A friend of mine and I were discussing recording the other day. He’s a great engineer and the conversation eventually moved on to the subject of drum overhead mics and cymbals. He and I were both rather big believers that the cymbals and drum overhead mic choices make a huge difference not just on the sound of the drums themselves, but on the sound of the entire record.
Over the years I’ve come to believe this so much that even if the album is piano based I’ll put my C12s on the drum overheads and find a good second choice for the piano. The reason is if the drums sound nice, clear and open, then the piano will sounds better. When I mentioned this my buddy made the comment, “Good cymbal choices are the key to great guitar tones.”
What he means of course includes the choice of great overhead drum mics, but also goes to the cymbals themselves. I’m fortunate to have worked with the finest drummers from LA to London and to a person they’d pretty much all say that if their drum kits were stolen, they’d be upset, but if their cymbals were stolen, they’d cry! It’s just much harder to find great cymbals and all good drummers cymbal collection is a product of years of searching. Bad ones can be too bright, some dark, some brassy...some just don’t sound beautiful, but nasty. But when you find good ones, everything in the kit sounds better. My friend has worked with a lot of bands over the years. Even though he’s not a drummer, he has a collection of cymbals because the drummers who showed up had bad sounding cymbals. And if those are recorded at mix time we mixers find ourselves trying to right the wrongs of of them and how they relate to the track. The frequency range of a cymbal, while mostly high frequencies, also falls into the ranges of vocals, snare, and especially electric guitars. Get the cymbals sounding good, and you’d be amazed how much better everything in the mix will sound, especially electric guitars.
Some may ask, “How can I know what the best sounding cymbal is?” It takes lots of time to find out. Drummers I know who have endorsements with cymbal makers will sometimes spend most of a day at the factory hitting different cymbals and hopefully walk away with a few they love. Like any other musical instrument, you just have to go and spend the time listening. Take it back to the studio, record and listen back. Trial and error is the only way until you get enough experience to know what works and what doesn’t.

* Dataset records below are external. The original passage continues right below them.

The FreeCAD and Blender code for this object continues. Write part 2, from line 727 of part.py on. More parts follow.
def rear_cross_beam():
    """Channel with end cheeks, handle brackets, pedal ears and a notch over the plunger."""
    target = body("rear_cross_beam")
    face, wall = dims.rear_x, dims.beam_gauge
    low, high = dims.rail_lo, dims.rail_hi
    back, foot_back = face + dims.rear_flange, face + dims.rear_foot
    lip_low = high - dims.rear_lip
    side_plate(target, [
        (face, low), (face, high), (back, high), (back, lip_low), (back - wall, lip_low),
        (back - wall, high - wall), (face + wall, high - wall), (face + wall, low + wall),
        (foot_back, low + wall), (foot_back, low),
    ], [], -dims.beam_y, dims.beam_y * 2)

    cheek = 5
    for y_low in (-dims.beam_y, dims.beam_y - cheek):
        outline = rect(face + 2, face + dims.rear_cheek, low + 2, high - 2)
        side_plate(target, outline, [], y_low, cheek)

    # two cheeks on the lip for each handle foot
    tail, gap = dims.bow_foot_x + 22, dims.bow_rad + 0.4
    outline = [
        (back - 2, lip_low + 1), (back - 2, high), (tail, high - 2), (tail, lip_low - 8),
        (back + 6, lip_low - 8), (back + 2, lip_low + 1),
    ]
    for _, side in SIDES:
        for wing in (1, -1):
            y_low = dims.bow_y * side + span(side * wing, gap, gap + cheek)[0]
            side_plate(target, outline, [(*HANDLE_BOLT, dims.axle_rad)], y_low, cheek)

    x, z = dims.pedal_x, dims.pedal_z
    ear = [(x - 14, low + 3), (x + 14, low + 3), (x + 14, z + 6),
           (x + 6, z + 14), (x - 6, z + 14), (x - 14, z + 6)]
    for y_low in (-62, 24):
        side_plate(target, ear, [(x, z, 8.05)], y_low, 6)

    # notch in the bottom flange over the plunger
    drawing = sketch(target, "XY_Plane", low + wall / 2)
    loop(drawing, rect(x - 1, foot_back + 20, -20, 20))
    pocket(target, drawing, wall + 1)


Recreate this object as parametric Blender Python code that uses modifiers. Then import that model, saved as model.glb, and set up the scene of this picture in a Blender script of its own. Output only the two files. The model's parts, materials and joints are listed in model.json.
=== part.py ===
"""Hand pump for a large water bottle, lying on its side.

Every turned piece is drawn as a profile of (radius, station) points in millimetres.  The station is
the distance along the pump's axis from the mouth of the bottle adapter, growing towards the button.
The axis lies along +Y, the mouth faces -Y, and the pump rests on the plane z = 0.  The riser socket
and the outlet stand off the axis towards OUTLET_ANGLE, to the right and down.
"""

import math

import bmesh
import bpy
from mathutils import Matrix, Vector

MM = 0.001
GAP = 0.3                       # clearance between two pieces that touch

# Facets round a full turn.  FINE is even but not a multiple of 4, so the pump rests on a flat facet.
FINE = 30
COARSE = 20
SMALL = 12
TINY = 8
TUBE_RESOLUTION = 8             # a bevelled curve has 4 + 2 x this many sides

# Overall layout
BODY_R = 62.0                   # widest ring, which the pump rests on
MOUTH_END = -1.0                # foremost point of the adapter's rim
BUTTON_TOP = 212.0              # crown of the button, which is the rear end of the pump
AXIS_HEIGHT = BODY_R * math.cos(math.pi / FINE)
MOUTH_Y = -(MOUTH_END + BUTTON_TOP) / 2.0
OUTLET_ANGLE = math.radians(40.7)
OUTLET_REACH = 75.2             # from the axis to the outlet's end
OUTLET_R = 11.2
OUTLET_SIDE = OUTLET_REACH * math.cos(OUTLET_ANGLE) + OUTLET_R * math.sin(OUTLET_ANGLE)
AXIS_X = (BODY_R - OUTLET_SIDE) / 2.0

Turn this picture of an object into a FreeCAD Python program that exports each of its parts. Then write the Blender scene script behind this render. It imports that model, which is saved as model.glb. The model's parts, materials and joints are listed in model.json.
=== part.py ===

While I’m on this, drummers I want to mention this to you. Do whatever you wish live, but in the studio you really need to get some distance between the toms and the cymbals. I’ve had some drummer come in where the cymbals literally covered half the tom and were only a few inches off the heads when struck. That just doesn’t work for recording. You need to have at least a 12” and preferably 24” gap between the top of the tom and the cymbal. That’s not just so we can get mics in place, (which does matter) but when they are too low the cymbals bleed into the everything....toms, snare, high hat...even the bass drum. And this bleed gets grabbed when we eq the snare and toms, compounding the bad cymbal sound previously discussed. Raise ‘em up...things will sound better.